The order set two conditions that Mr. Clinton said had been met: removing emigration restrictions and complying with a U.S.-China agreement on exports made with prison labor.

But the order also required the secretary of state to determine, in making a recommendation, whether China had made "overall, significant progress" in five other areas.

These included adherence to the Universal Declaration of Human Rights; releasing and accounting for political prisoners; ensuring humane treatment of prisoners; protecting Tibet's religious and cultural heritage; and permitting international radio and TV broadcasts into China.

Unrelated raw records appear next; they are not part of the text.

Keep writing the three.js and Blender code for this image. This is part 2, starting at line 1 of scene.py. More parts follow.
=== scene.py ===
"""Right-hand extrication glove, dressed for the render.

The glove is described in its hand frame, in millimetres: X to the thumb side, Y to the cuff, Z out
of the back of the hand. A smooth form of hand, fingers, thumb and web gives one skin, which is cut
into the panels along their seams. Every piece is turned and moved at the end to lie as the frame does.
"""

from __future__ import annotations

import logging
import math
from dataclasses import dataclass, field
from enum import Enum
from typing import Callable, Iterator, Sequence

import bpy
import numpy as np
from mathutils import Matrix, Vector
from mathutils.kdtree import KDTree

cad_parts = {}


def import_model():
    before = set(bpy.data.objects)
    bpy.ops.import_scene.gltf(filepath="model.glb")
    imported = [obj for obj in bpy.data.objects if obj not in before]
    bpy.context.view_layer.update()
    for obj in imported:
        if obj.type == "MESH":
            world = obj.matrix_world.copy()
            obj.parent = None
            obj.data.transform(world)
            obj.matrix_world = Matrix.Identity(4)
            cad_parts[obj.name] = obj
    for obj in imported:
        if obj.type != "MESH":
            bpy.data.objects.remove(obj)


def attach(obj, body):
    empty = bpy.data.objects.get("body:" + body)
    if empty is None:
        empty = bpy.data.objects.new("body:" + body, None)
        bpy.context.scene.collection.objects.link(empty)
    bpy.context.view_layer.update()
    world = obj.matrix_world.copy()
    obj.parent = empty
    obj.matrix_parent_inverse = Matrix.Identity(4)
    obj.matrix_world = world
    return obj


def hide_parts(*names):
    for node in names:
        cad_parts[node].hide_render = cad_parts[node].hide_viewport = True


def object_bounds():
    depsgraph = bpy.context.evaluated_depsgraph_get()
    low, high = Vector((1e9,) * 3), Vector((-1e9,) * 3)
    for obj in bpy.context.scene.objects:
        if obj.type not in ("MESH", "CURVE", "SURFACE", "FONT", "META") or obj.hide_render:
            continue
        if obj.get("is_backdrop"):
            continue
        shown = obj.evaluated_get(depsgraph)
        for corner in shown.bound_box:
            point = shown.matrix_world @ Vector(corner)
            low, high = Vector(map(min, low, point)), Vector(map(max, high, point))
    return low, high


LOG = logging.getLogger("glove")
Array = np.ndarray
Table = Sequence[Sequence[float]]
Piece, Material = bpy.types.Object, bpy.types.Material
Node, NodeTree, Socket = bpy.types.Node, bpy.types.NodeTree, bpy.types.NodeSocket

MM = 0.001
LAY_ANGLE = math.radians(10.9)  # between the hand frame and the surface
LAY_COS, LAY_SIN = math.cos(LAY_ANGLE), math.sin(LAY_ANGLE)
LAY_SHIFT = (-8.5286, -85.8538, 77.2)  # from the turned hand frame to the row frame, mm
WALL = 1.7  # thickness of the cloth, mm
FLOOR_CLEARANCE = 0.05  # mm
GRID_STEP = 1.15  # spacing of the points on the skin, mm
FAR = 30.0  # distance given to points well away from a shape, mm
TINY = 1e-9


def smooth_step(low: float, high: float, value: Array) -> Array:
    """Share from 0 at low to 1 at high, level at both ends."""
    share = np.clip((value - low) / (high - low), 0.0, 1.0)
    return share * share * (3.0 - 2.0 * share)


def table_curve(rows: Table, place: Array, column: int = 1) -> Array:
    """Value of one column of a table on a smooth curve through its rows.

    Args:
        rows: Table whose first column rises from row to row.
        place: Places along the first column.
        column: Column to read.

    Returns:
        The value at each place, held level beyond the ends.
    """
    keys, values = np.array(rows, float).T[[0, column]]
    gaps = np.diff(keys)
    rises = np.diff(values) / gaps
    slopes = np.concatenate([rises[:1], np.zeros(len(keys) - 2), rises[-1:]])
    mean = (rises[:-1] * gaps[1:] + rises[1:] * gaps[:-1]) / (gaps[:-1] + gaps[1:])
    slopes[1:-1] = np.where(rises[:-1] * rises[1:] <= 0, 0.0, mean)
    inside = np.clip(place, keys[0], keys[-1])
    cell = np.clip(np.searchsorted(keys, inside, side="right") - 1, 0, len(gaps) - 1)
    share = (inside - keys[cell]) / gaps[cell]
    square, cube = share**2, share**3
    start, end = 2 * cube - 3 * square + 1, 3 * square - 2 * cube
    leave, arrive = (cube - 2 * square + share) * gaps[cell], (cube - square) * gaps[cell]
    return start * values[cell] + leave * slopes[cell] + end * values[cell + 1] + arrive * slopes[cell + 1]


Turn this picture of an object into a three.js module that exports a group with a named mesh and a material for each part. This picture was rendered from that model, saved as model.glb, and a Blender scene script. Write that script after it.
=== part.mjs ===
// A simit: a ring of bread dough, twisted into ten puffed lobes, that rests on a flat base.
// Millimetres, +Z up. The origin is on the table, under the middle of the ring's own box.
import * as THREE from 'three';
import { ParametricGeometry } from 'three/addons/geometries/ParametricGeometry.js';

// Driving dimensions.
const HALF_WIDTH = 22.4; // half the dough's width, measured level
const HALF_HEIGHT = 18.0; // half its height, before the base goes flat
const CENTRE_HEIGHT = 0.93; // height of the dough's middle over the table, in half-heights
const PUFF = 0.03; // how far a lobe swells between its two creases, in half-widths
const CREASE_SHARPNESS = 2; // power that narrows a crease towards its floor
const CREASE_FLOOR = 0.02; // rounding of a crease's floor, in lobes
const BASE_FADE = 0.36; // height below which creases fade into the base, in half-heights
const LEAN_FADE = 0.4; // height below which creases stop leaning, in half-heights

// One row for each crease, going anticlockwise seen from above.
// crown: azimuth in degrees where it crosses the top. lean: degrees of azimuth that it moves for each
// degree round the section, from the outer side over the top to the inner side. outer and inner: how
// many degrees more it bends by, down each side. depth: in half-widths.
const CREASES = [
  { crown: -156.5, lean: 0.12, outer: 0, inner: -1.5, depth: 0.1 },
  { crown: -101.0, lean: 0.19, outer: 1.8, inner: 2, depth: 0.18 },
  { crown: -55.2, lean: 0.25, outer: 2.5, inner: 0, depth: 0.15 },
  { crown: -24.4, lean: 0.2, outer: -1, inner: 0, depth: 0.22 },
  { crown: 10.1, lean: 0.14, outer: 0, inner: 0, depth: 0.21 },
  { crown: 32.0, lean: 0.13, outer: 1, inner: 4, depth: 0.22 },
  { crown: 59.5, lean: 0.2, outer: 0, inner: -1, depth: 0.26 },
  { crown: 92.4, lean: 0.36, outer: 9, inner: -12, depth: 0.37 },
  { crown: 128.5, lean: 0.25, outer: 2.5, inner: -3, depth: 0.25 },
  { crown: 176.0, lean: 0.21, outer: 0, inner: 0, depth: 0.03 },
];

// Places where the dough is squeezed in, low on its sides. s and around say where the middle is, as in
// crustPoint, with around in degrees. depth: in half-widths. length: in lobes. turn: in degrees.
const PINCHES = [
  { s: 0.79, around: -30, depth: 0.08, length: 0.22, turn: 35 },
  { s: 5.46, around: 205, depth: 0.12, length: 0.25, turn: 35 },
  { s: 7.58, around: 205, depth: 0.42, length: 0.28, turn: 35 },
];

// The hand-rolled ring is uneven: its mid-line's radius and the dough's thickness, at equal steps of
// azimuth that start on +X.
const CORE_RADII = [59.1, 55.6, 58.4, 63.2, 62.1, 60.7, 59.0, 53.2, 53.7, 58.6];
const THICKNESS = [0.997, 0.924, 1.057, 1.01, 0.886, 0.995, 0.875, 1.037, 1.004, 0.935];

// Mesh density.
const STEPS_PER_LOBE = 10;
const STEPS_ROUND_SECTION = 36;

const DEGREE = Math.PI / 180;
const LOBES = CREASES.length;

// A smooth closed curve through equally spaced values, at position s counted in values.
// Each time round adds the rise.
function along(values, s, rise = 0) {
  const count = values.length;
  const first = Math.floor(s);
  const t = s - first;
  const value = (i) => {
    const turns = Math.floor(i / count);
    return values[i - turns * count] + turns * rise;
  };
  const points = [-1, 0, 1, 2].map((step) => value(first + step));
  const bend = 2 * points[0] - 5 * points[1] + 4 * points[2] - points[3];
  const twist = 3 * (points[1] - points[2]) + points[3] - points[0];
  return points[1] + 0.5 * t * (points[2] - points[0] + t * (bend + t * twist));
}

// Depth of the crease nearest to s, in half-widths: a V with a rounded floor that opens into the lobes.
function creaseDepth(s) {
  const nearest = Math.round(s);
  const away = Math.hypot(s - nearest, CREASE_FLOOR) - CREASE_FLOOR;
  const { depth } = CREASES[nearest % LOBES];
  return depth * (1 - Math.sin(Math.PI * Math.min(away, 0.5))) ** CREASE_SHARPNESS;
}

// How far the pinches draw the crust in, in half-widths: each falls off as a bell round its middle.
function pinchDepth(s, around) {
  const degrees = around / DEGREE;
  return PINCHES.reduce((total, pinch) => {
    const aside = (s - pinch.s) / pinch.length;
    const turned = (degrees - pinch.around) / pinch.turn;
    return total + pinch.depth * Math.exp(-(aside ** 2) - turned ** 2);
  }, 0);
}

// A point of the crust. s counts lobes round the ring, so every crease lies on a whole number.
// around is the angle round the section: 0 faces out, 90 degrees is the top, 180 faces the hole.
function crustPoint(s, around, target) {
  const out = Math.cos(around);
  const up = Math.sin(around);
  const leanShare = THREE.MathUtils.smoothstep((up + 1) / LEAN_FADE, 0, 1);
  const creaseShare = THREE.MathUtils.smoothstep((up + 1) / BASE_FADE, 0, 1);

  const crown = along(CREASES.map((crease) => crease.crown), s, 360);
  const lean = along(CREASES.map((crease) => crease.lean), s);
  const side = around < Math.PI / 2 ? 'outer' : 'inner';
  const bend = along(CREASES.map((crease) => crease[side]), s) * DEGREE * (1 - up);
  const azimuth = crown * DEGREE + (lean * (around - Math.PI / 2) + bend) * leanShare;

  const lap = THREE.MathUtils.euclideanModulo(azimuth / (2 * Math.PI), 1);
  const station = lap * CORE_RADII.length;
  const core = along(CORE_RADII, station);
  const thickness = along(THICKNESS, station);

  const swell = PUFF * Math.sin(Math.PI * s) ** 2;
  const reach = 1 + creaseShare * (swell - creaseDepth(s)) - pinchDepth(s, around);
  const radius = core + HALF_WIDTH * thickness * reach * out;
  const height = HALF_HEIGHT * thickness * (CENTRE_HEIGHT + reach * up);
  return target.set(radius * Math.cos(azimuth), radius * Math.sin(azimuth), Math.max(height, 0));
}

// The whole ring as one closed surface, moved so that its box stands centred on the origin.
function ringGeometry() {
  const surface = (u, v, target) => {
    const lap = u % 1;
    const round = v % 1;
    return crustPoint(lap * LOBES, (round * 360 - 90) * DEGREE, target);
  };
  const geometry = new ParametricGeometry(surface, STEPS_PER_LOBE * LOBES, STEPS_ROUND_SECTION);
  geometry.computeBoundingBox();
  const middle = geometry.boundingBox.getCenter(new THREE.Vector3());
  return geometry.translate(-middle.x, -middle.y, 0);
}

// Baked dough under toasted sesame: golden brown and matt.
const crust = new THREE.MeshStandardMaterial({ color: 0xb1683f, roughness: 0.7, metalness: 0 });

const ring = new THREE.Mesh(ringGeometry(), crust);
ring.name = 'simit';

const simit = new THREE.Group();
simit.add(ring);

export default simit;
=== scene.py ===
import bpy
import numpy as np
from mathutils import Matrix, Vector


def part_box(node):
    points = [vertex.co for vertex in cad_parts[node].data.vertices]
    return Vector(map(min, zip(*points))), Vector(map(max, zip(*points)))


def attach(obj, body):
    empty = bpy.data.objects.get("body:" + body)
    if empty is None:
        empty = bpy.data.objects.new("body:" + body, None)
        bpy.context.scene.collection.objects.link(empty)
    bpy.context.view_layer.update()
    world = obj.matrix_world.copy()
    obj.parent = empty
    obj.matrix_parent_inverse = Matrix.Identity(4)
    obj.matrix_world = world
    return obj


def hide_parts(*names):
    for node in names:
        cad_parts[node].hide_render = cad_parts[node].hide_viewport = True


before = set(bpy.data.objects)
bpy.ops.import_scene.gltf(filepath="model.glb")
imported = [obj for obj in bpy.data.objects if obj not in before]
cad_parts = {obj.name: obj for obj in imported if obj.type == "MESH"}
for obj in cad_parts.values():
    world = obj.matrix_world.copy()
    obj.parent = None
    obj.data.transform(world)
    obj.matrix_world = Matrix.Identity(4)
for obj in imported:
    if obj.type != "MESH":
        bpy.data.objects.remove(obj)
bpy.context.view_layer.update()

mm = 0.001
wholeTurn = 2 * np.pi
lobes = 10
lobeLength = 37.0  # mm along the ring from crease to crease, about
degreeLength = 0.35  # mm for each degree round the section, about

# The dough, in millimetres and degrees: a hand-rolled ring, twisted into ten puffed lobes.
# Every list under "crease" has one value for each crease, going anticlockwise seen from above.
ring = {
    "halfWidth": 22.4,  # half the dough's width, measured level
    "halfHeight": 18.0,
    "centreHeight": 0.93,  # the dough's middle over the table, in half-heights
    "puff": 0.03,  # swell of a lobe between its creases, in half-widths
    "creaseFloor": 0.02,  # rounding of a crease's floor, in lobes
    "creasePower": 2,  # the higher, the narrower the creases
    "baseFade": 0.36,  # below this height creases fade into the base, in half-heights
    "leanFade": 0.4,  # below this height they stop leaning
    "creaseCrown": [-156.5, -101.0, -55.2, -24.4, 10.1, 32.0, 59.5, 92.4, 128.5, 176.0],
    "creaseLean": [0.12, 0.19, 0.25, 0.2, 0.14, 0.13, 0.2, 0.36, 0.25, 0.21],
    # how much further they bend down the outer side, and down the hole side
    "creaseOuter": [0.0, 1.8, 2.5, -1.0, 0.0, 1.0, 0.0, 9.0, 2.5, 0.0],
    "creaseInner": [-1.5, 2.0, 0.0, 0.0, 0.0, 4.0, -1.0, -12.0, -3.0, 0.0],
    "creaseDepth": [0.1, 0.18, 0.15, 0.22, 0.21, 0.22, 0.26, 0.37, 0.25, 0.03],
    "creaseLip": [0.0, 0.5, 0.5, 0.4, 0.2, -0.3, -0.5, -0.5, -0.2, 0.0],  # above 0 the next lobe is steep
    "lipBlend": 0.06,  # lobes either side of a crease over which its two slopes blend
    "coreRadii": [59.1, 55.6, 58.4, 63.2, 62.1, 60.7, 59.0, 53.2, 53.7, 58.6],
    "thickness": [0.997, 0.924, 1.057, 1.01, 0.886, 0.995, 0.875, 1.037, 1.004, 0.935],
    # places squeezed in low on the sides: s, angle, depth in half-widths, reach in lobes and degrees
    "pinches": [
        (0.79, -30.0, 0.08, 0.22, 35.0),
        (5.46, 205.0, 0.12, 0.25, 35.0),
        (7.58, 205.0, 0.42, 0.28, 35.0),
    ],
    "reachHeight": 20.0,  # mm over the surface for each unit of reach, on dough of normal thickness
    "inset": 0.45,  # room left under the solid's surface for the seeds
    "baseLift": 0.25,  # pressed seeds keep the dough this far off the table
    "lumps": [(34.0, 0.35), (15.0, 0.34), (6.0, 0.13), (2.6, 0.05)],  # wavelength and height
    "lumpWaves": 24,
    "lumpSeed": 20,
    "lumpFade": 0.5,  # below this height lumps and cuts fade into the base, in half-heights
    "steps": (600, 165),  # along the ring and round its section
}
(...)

Secretary of State Warren M. Christopher "has reached a conclusion with which I agree, that the Chinese did not achieve overall significant progress in all the areas outlined in the executive order relating to human rights, even though clearly there was progress made in important areas," Mr. Clinton said.

Indeed, he said, "serious human rights abuses continue in China, including the arrest and detention of those who peacefully voice their opinions and the repression of Tibet's religious and cultural traditions." But Mr. Clinton added, "The question for us now is, given the fact that there has been some progress but that not all the requirements of the executive order were met, how can we best advance the cause of human rights and the other profound interests the United States has in our relationship with China?"

In reversing his policy, Mr. Clinton resolved a contradiction tha had plagued his approach toward Asia. Since taking office, he had viewedthe rapidly growing continent as an engine for U.S. exports and economic growth. The threat of slashing trade with China undercut that strategy.

Earlier this week, Mr. Clinton backed down in a dispute that threatened economic relations with another Asian colossus: Japan. In agreeing to resume trade talks with Tokyo, the United States dropped its demand for specific targets in opening up Japanese markets.

The Chinese guns to be banned include the semiautomatic SKS, once a standard assault rifle of East Bloc countries and a weapon used against U.S. troops in Vietnam.